President Trump ended his nine-day tour abroad with a campaign-style speech at the U.S. Naval Air Station in Sigonella, Italy, Saturday afternoon. After an introduction from First Lady Melania Trump, the president used the occasion to label his trip a "home run" before turning to topics of terrorism, NATO, and Monday's Memorial Day. He spoke of "eradicating the terrorism that plagues our planet" while boasting that "money is starting to flow in" from NATO allies that have not honored their defense spending pledges in the past. Toward the end of his speech, the president commemorated fallen American forces, telling his audience they "are the warriors of freedom." [Reuters, The Week]


North Korea claims test of anti-aircraft missile

North Korean state media on Sunday reported the isolated regime has tested "a new type of anti-aircraft guided weapon" under the observation of leader Kim Jong Un. "This weapon system, whose operation capability has been thoroughly verified, should be mass-produced to deploy all over the country," said the KCNA news agency story, "so as to completely spoil the enemy's wild dream to command the air, boasting of air supremacy and weapon almighty." This is Pyongyang's third Sunday test in a row; the tests performed one and two weeks ago both used mid-range ballistic missiles. [NBC News, Reuters]


White House mulls changes to contain Russia investigation crisis

President Trump returned Saturday night from his trip abroad to a White House mulling serious changes to contain escalating federal investigations into alleged Russian meddling in the 2016 election. Among the reported options: a reduced role for Press Secretary Sean Spicer; the re-hiring of fired Trump campaign manager Corey Lewandowski; advance vetting of Trump's tweets; and a heftier schedule of Trump press conferences and rallies. While the president was traveling, credible allegations surfaced that his son-in-law and senior adviser, Jared Kushner, attempted to set up a secret communication channel with Russia. So far, there is no suggestion of Kushner stepping down. [The New York Times, The Washington Post]


McMaster 'would not be concerned' by Russia backchannel

National Security Adviser H.R. McMaster on Saturday said he "would not be concerned" by backchannel communications with Russia, though he declined to specifically comment on allegations that Jared Kushner unsuccessfully attempted to make such an arrangement between the Trump transition team and the Kremlin. National Economic Council Director Gary Cohn and Press Secretary Sean Spicer also refused to discuss Kushner at Saturday's media briefing. McMaster did note the U.S. has "backchannel communications with a number of countries," though Kushner was a private citizen when he allegedly spoke with Russian Ambassador Sergey Kislyak. [The Washington Post, CNN]

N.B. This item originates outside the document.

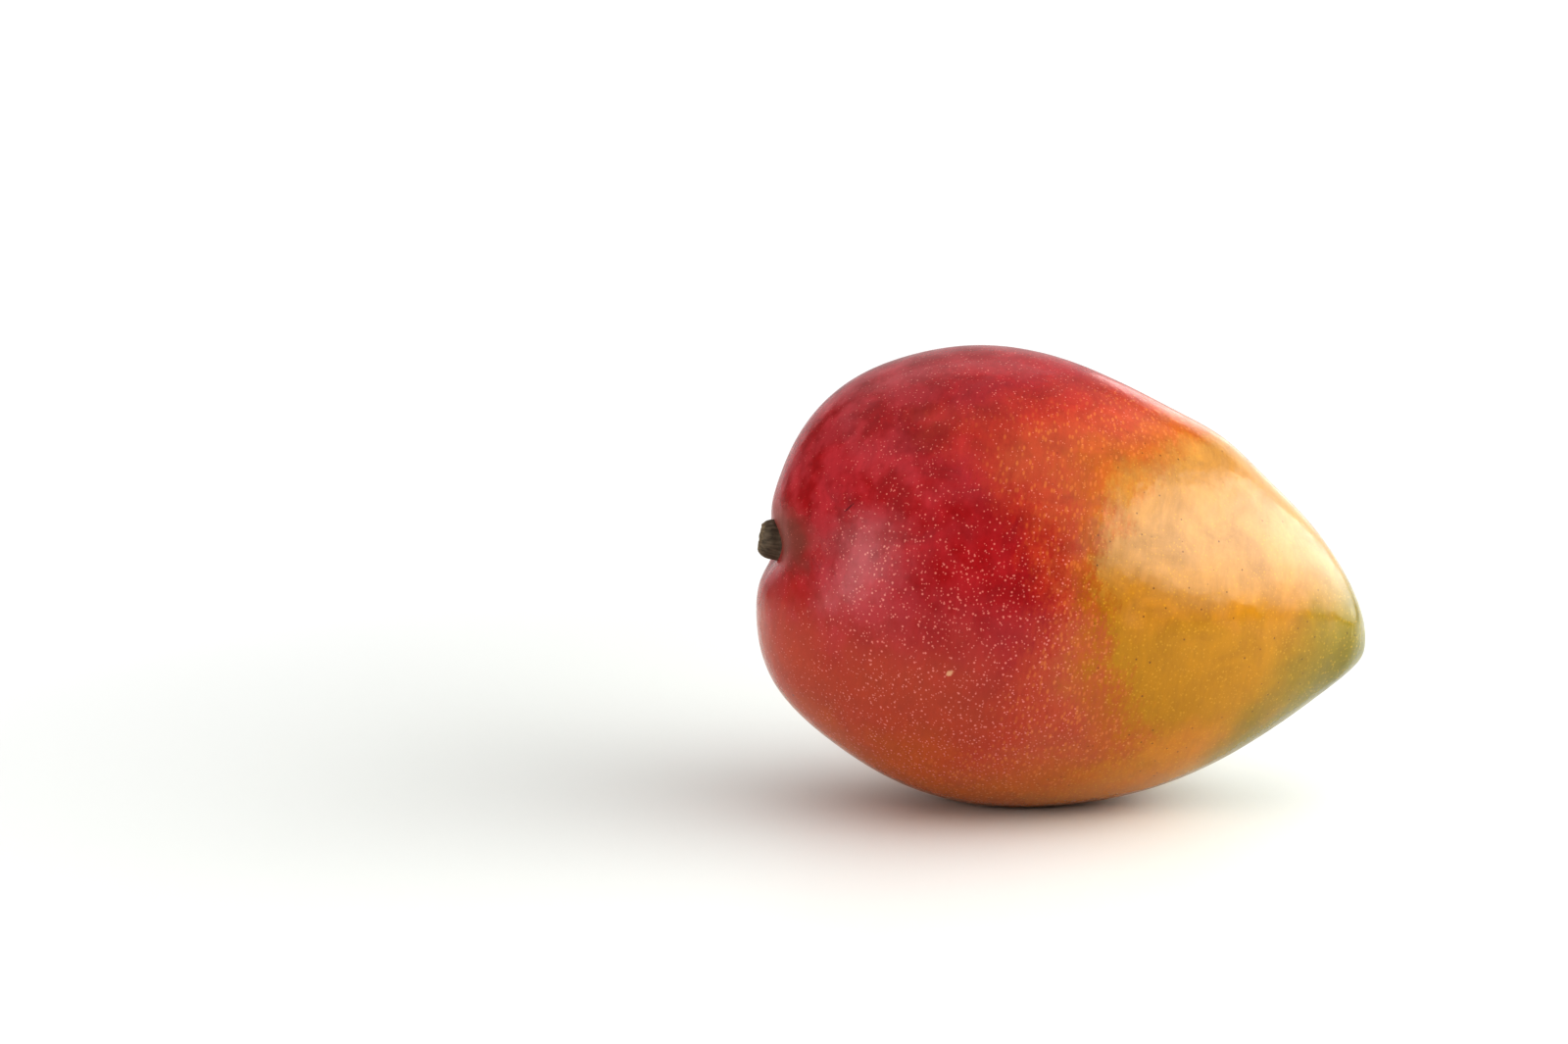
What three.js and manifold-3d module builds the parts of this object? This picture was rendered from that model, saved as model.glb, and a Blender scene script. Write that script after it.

British police release photos of Manchester suspect

British police on Saturday released photos of Salman Abedi, the Manchester-born man believed to be responsible for the suicide bombing that killed 22 people at an Ariana Grande concert Monday. "We are gathering a detailed picture of Abedi as the investigation develops and now need people to tell us if they have any information about his movement," said an official statement. British Home Secretary Amber Rudd has implemented a temporary exclusion order, requiring special vetting for "suspected Islamic terrorists" seeking to return to the U.K. until it is certain Abedi does not have accomplices still on the loose. [The Guardian, NBC News]


ISIS-linked Philippine rebels execute civilians

The bodies of eight men who appeared to be civilians executed for attempting to flee hostilities were found Sunday on the outskirts of Marawi City in the Philippines, where militants claiming ties to the Islamic State terrorist group have staged a six-day occupation. By one body, a sign was placed reading "munafik," which means "traitor" or "hypocrite." This brings the death toll of the conflict to about 85, including at least 19 civilians. Controversial Philippine President Rodrigo Duterte has declared martial law in the area as government forces combat the rebels. [Reuters, The Guardian]


Portland stabbing attacker, victims identifed

The man who fatally stabbed two people and injured one more while yelling slurs on a commuter train in Portland, Oregon, on Friday has been identified as Jeremy Joseph Christian, 35. A Portland native with a criminal record, Christian reportedly expressed "some racist and other extremist beliefs" on Facebook, and his attack may be prosecuted as domestic terrorism or a hate crime. The two men whom Christian killed while they attempted to protect other train passengers were Taliesin Myrddin Namkai Meche, a recent graduate of Portland's Reed College, and Rick Best, a father and Army veteran. [CNN, Reuters]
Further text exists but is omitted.